Resilient enterprises are not going to leave the answers to those questions up to chance. Resiliency-minded CIOs work to have the right processes, and importantly, the right people ready to respond when an outage does happen.
“How often are you pressure testing that the right people understand their role and responsibility?” Johnson asks.
CIOs can set a regular schedule for tabletop exercises to see how their resilience plans hold up. That might mean quarterly tests. Fennell, who has a background in tabletop roleplaying game Dungeons & Dragons, relishes the opportunity for more frequent controls and processes tests.
“It’s like going to the gym,” she says. “If you test it often, you’re strong and you’re ready.”
Build Relationships
CIOs live in a technical world. They need to understand how IT systems work, how the different components are connected, and the weak spots. But they are also business leaders. Good business is built on good relationships.

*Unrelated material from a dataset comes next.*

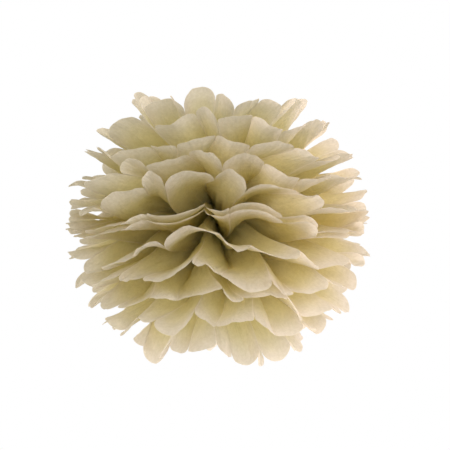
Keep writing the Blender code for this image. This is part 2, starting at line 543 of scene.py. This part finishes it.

When an outage happens, CIOs need to have strong ties with other departments, not just within IT. Phelps stresses how important it is to work with customer-facing teams to develop an effective communications strategy.
“When a disaster strikes, make sure that there are playbooks in place with the communications plan to be able to reach out to your customers, to your end users, to your employees, to your other stakeholders and to the public markets to make sure that the right messages are conveyed,” he says.
CIOs can also look outside of their organizations to build valuable relationships. Phelps looks beyond SLAs and contracts and connects with people working at Laserfiche’s most critical vendors.
“[I] make sure that I’ve got C-level relationship with them to have a point of escalation for any type of concerns or questions or opportunities to improve their product,” he explains.
Having the right relationships can be invaluable for CIOs who have so much on their plates: security, resilience, and much more.
“There are so many things going on in the world of technology today around AI and so many other things,” says Johnson. “It’s probably one of the most exciting times to be a CIO. And it’s also probably one of the most difficult times to be a CIO that I can recall.”